For Cleveland had not just defeated Detroit and Atlanta; the Cavs had mauled them, winning all eight games, by an average margin of 16 points. LeBron James was busy being LeBron James while the Cavs as a team appeared to be in perfect sync at both ends of the floor. Yes, the Magic appeared to provide some individual matchup problems for the Cavs, but I thought Cleveland was simply not about matchups, that it was about playing off LeBron at the offensive end while functioning as a smothering defensive unit when the ball changed hands.
How very wrong I was.
The Cavs vs. the Magic turned out to be LeBron and the 11 Dwarfs vs. a Real Team. It took a defensive slip-up (is there a reason to be guarding anybody standing near midcourt when there is one-tenth of a second left?) and a miracle shot by LeBron to avoid an Orlando sweep. That memorable LeBron display of virtuosity in Game 5, as entertaining as it was, never should have taken place. By that time, we had already established which was the better team, and it was not who most of us originally thought it was.
What LeBron did in the Orlando series was spectacular and admirable, but history teaches us that when a man is called upon to do that much in a series, it is usually an exercise in futility, whether it's Jerry West vs. the Celtics in 1965, Kareem vs. the Celtics in 1974, or Michael vs. the Celtics in 1986 (don't forget that in addition to the 63 in the double-OT second game, he had 49 in the opener). When someone is doing as much as LeBron was doing, it means the others are doing virtually nothing.
All season long, Mo Williams had performed at an All-Star level, but in the biggest games of the year, he was just another guy who used to play for Utah and Milwaukee, not an elite point guard. It was his first time on that particular stage, so perhaps we can grant him a personal mulligan. But that doesn't help the team. They're still sitting home while the Magic are heading to LA.
And Zydrunas Ilgauskas was 7-3 going on 5-3. It's nice for a guy 7 feet 3 inches to have a reliable outside shot. It's not so nice when that's all he has. If you're 7-3 and 260, the first thing you should be on offense is a major low-post presence. In an ideal basketball world, you won't take a shot outside eight or 10 feet, because you are powering in with bull moves, jump hooks, and turnaround jumpers (I'm not foolish enough to ask him to have perfected that anachronism known as a hook shot).
This is extremely important if you're playing against a rival who happens to be the other team's most important defensive player; in other words, a guy you'd like to get in foul trouble. You know; someone like, say, Dwight Howard. OK, we all know that Ilgauskas will always have trouble guarding Dwight Howard, who has much quicker feet. But in this series Ilgauskas, never made Howard play any individual defense. With Big Z clangin' 'em up from 20 feet and beyond, Howard was able to stay home and play goalie.
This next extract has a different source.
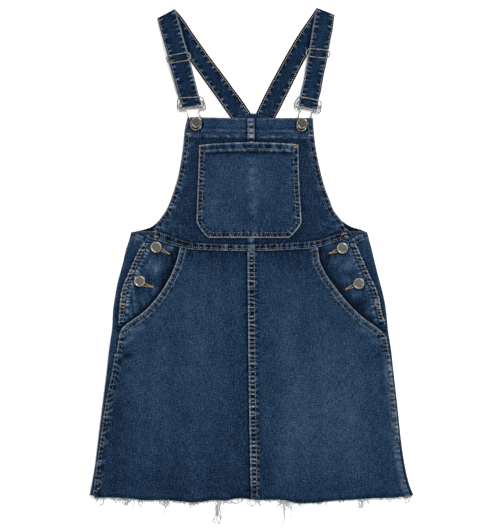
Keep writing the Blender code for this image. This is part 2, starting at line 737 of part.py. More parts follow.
def placket(name, side):
    sign = 1.0 if side == "left" else -1.0
    rows = []
    for y in (36.5, 26, 14, 2, -10, -22, -34, -46, -58, -70, -82, -86.5):
        e = at(FRONT_EDGE, side, y) + sign * 0.5
        rows.append([(e, y), (e + sign * 4.4, y), (e + sign * 8.8, y)])
    strip_on(name, rows, LIE, CLOTH, DENIM_WORN)


def side_seam(name, side, low):
    """Felled side seam lying over the join of skirt front and back."""
    sign = 1.0 if side == "left" else -1.0
    rows = []
    for y in (-131, -155, -191, -227, -263, -300, -327, -344):
        if y < low:
            break
        e = at(BODY, "seam_left" if side == "left" else "seam_right", y) - sign * 2.0
        if side == "right":
            e -= 1.0
        rows.append([(e, y), (e + sign * 3.8, y), (e + sign * 7.6, y)])
    strip_on(name, rows, LIE + 0.1, STRIP, DENIM_WORN)


def pocket():
    """Patch pocket on the bib, humped where the bib's centre seam runs under."""
    grid = []
    for row in POCKET:
        c = at(CENTRE, "x", row.y)
        xs = [mix(row.left, c - 13.0, t) for t in (0.0, 0.35, 0.70)]
        xs += [c - 13.0, c - 7.6, c + 7.6, c + 13.0]
        xs += [mix(c + 13.0, row.right, t) for t in (0.30, 0.65, 1.0)]
        pts = []
        for x in xs:
            arch = 4.0 * (1.0 - (x / 80.0) ** 2) * smooth((row.y - 150.0) / 31.0)
            y = row.y + arch
            hump = (STRIP + GAP) * (1.0 - smooth((abs(x - c) - 7.7) / 5.0))
            pts.append((x, y, front_low(x, y) + CLOTH + LIE + 0.15 + hump))
        grid.append(pts)
    panel("bib_pocket", grid, CLOTH, DENIM_MID)


def fringe():
    """Plain thin wall of the reach of the frayed threads below the hem."""
    grid = []
    for row in HEM:
        grid.append([(row.x, BACK_HEM_Y - 0.7, 0.0), (row.x, row.y - row.reach, 0.0)])
    panel("hem_fringe", grid, CLOTH, FRAY)


def ribbon(name, path, thickness, colour):
    """A flat strap: a wall about a path of (edge a, edge b) pairs."""
    lower, upper = [], []
    for i, (a, b) in enumerate(path):
        prev = path[max(i - 1, 0)]
        nxt = path[min(i + 1, len(path) - 1)]
        along = ((nxt[0] + nxt[1]) - (prev[0] + prev[1])).normalized()
        across = (b - a).normalized()
        out = across.cross(along).normalized() * (thickness / 2)
        lower.append([tuple(a.lerp(b, t) - out) for t in (0.0, 0.5, 1.0)])
        upper.append([tuple(a.lerp(b, t) + out) for t in (0.0, 0.5, 1.0)])
    return shell(name, lower, upper, colour)


def strap(name, back, fold, front, tail, pin):
    """Strap path: up the back, over the shoulder fold, down the front, round
    the buckle pin and up again behind to the slider."""

    def pair(s):
        return Vector((s.ax, s.ay, s.z)), Vector((s.bx, s.by, s.z))

    path = [pair(s) for s in back]
    # shoulder fold: a half turn about the fold line
    fa, fb = Vector((fold.ax, fold.ay, 0)), Vector((fold.bx, fold.by, 0))
    line = (fb - fa).normalized()
    out = Vector((-line.y, line.x, 0))
    if out.y < 0:
        out = -out
    r = (STRAP + GAP) / 2
    for k in range(5):
        a = math.pi * (-0.5 + k / 4)
        shift = out * (r * math.cos(a)) + Vector((0, 0, fold.z + r * math.sin(a)))
        path.append((fa + shift, fb + shift))
    path += [pair(s) for s in front]
    # round the pin: a half turn below its axis
    pa, pb = Vector((*pin[0], 0)), Vector((*pin[1], 0))
    line = (pb - pa).normalized()
    down = Vector((line.y, -line.x, 0))
    if down.y > 0:
        down = -down
    for k in range(1, 8):
        a = math.pi * (0.5 - k / 8)
        shift = down * (TURN_R * math.cos(a)) + Vector((0, 0, PIN_Z + TURN_R * math.sin(a)))
        path.append((pa + shift, pb + shift))
    path += [pair(s) for s in tail]
    return ribbon(name, path, STRAP, DENIM_DARK)


def button(spec, colour_rim):
    """Tack button: shank, domed cap with a raised rim and a sunk face."""
    z = front_low(spec.x, spec.y) + CLOTH + GAP
    s = spec.shank
    profile = (
        (3.4, 0.0), (3.4, s), (BUTTON_R - 0.6, s + 0.2), (BUTTON_R, s + 1.2),
        (BUTTON_R - 0.7, s + 2.5), (BUTTON_R - 2.0, s + 2.7), (BUTTON_R - 2.4, s + 2.3),
    )
    turned(spec.name, (spec.x, spec.y, z), profile, 18, colour_rim, 0.35, 0.9)


def clear_scene():
    for ob in list(bpy.data.objects):
        bpy.data.objects.remove(ob, do_unlink=True)


clear_scene()
GARMENT = bpy.data.objects.new("garment_frame", None)
bpy.context.scene.collection.objects.link(GARMENT)

back_skirt()
back_bib()
for side in ("left", "right"):
    bib_half(f"bib_{side}", side)
    skirt_half(f"skirt_front_{side}", side)
    panel(f"hip_yoke_{side}", hip_grid(side), CLOTH, DENIM_MID)
    placket(f"side_placket_{side}", side)
side_seam("side_seam_left", "left", -350.0)
side_seam("side_seam_right", "right", -270.0)
centre_strip("bib_centre_seam", (34.5, 50, 66, 90, 125, 152, 168, 181, 196, 210, 221.5))
centre_strip("skirt_centre_seam", (22.0,) + SKIRT_ROWS[2:-1] + (-349.5,))
waist_strip()
pocket()
fringe()

strap("strap_left", STRAP_LEFT_BACK, STRAP_LEFT_FOLD, STRAP_LEFT_FRONT, STRAP_LEFT_TAIL,
      ((-104.4, 243.7), (-75.0, 246.9)))
strap("strap_right", STRAP_RIGHT_BACK, STRAP_RIGHT_FOLD, STRAP_RIGHT_FRONT, STRAP_RIGHT_TAIL,
      ((100.2, 240.7), (72.6, 246.0)))
for side, slider, link, hook in (
    ("left", SLIDER_LEFT, LINK_LEFT, HOOK_LEFT),
    ("right", SLIDER_RIGHT, LINK_RIGHT, HOOK_RIGHT),
):
    tube(f"slider_{side}", wire_path(slider, 2), 6, NICKEL)
    tube(f"buckle_bar_{side}", wire_path(link, 2), 8, NICKEL)
    tube(f"buckle_hook_{side}", wire_path(hook, 2), 6, NICKEL)
for spec in BIB_BUTTONS:
    button(spec, ENAMEL)
for spec in SIDE_BUTTONS:
    button(spec, NICKEL)
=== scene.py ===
"""Looks of the denim overall skirt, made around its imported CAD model.

The garment lies flat at z = 0, +Y up to the straps, +X to the viewer's right.
Every cloth piece is a thin shell on the form of its CAD solid: the same sewing
tables, worked out on a finer grid, with its puckers, hems and creases as soft
ridges and troughs. Sizes are in millimetres here, and metres in the meshes.
"""

import math
from collections import namedtuple

import bpy
import numpy as np
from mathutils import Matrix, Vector
from mathutils.bvhtree import BVHTree


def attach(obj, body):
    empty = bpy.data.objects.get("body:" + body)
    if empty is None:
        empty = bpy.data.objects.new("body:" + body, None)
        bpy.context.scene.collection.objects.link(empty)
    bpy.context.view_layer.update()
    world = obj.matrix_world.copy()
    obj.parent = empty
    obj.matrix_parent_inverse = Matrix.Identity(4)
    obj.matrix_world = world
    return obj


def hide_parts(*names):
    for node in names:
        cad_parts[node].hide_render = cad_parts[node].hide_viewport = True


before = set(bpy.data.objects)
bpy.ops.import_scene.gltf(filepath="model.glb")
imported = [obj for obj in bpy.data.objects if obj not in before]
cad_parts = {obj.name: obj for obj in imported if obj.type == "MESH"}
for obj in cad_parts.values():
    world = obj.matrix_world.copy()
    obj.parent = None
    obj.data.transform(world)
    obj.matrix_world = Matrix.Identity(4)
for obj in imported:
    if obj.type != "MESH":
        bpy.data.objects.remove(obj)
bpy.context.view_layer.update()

MM = 0.001
LIGHT = 1.40           # how bright a white surface facing up comes out

# ------------------------------------------------------- sewing sizes (mm)
CLOTH = 1.2
STRIP = 1.0
STRAP = 1.8
GAP = 0.3
LIE = 0.4
HEM_Y = -350.0
BACK_HEM_Y = -343.5
CORNER_Y = 51.5
POCKET_REACH = 26.0
STEP_UP = CLOTH + 2 * GAP
BUTTON_R = 8.5
WIRE_R = 0.95

Body = namedtuple("Body", "y left right fold seam_left seam_right")
BODY = (
    Body(-350.0, -243.5, 245.1, 4.5, -236.5, 241.8),
    Body(-343.5, -242.0, 243.5, 4.5, -235.5, 240.3),
    Body(-327.0, -238.8, 237.2, 4.5, -233.0, 233.9),
    Body(-300.0, -234.0, 230.9, 4.5, -230.0, 227.7),
    Body(-263.0, -229.5, 225.2, 4.5, -224.5, 222.0),
    Body(-227.0, -225.0, 221.4, 4.5, -219.5, 218.2),
    Body(-191.0, -220.5, 217.5, 4.5, -213.5, 214.3),
    Body(-155.0, -216.0, 213.4, 4.5, -206.0, 210.2),
    Body(-128.0, -213.1, 210.5, 4.5, -202.0, 207.1),
    Body(-107.0, -210.2, 207.3, 3.6, -198.5, 203.6),
    Body(-98.0, -208.8, 205.9, 3.0, -182.0, 186.0),
    Body(-88.0, -207.8, 204.8, 3.0, -180.0, 182.6),
    Body(-65.5, -206.7, 202.6, 3.0, -178.0, 175.0),
    Body(-47.5, -204.0, 199.4, 3.0, -176.0, 172.0),
    Body(-29.5, -201.0, 195.0, 3.0, -171.5, 165.5),
    Body(-11.5, -196.5, 190.1, 3.0, -164.0, 157.5),
    Body(6.5, -191.6, 185.7, 3.0, -156.5, 149.5),
    Body(24.5, -187.5, 181.4, 3.0, -148.0, 142.0),
    Body(38.0, -183.0, 177.8, 3.0, -139.0, 135.0),
    Body(CORNER_Y, -179.3, 174.2, 3.0, -134.0, 131.0),
)
Edge = namedtuple("Edge", "y left right")
FRONT_EDGE = (
    Edge(-102.0, -201.0, 204.8),
    Edge(-88.0, -199.5, 202.5),
    Edge(-65.5, -197.9, 195.6),
    Edge(-45.0, -196.0, 192.0),
    Edge(-28.0, -191.6, 185.5),
    Edge(-10.0, -184.1, 176.5),
    Edge(12.0, -174.5, 167.0),
    Edge(32.0, -163.5, 158.0),
    Edge(43.5, -154.5, 151.6),
    Edge(51.0, -149.0, 146.8),
    Edge(59.0, -143.3, 140.7),
    Edge(70.0, -137.8, 135.5),
    Edge(88.0, -126.9, 123.9),
    Edge(106.0, -119.6, 117.2),
    Edge(124.0, -113.6, 110.6),
    Edge(142.0, -108.5, 105.5),
    Edge(178.0, -102.2, 97.6),
    Edge(205.0, -99.1, 94.1),
    Edge(223.5, -94.5, 92.8),
)
OPENING = (
    Edge(-350.0, -235.4, 240.7),
    Edge(-343.5, -234.5, 239.2),
    Edge(-327.0, -232.3, 233.1),
    Edge(-300.0, -229.4, 227.0),
    Edge(-263.0, -224.2, 221.7),
    Edge(-227.0, -219.2, 217.9),
    Edge(-191.0, -213.2, 214.0),
    Edge(-155.0, -205.7, 209.9),
    Edge(-128.0, -201.7, 206.8),
    Edge(-107.0, -198.2, 203.0),
    Edge(-97.5, -196.0, 195.6),
    Edge(-88.0, -188.0, 183.4),
    Edge(-78.5, -174.5, 169.8),
    Edge(-67.5, -160.0, 157.6),
    Edge(-52.0, -145.0, 142.6),
    Edge(-32.0, -130.5, 126.6),
    Edge(-11.0, -119.0, 112.0),
    Edge(9.5, -111.0, 102.6),
    Edge(30.0, -106.0, 100.2),
)
Waist = namedtuple("Waist", "x low high")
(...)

But perhaps the biggest discrepancy in this series was bench play. In terms of scoring, at least, Cleveland flat-out didn't have any. It will be a source of embarrassment for all eternity that in the 2009 playoff series between Orlando and Cleveland, Mikael Pietrus of Orlando personally outscored the entire Cavalier bench, 83-66.
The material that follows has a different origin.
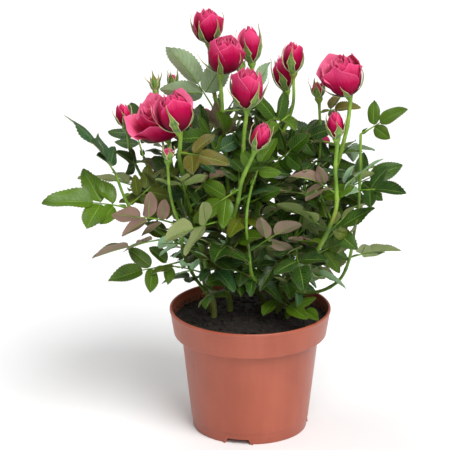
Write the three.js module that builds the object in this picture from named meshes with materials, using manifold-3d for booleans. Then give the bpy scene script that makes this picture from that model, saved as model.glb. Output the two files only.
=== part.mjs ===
// A potted miniature rose: a tapered plastic nursery pot, its soil, six rooted canes,
// the blooms and buds on their tips, and the compound leaves along them.
// Millimetres, +Z up. The origin is the centre of the pot's base, and the front is -Y.

import * as THREE from "three";
import { mergeVertices } from "three/addons/utils/BufferGeometryUtils.js";
import Module from "manifold-3d";

const wasm = await Module();
wasm.setup();

// ---------------------------------------------------------------- driving dimensions

// Pot
const POT_HEIGHT = 93.5;
const RIM_RADIUS = 60; // outside, at the lip
const RIM_BAND_HEIGHT = 20;
const RIM_BAND_TAPER = 3.2; // how much narrower the band's lower edge is
const SHOULDER = 5.6; // step in from the band to the body
const BASE_RADIUS = 43; // outside, at the foot
const FOOT_HEIGHT = 8;
const FOOT_STEP = 0.5;
const WALL = 1.3;
const LIP_ROUND = 0.5;
const DRAIN_COUNT = 3;
const DRAIN_TURN = -101.8; // azimuth of the first drain, in degrees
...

Daniel Gibson had 31 points in the deciding Game 6 against the Pistons two years ago. He had 22 points, total, in this series. Joe Smith, who was going to be the key frontcourt sub, had 16. Ben Wallace, of whom no scoring is asked anyway, had 12. One-time starter Sasha Pavlovic had 9. Wally Szczerbiak, twice DNP'd, finished with 7.
You can get as technical as you like, but I think you can sum up this series by saying that Orlando just plain freaked Cleveland out. They did it with relentless 3-point shooting and they did it with Howard's inside might. I don't know where Kendrick Perkins is these days, but I do know that he made a lot of money doing nothing. Against Perkins, Dwight Howard had trouble making moves to the hoop. Against the Cavs, he did whatever he wished. He still has no facing move whatsoever, but against the Cavs he didn't need any. Good luck to the Lakers.
So there it is. The Cavs won their 66 and they blitzed through the first two rounds, but now that it's over, it's clear they have a lot of issues. Oh, sure, LeBron should have shaken hands and he should have acted like the leader he thinks he is by answering every postgame question, but that's just protocol.
LeBron can, and will, improve his manners. The question now is this: Do the Cavs know how to improve their game?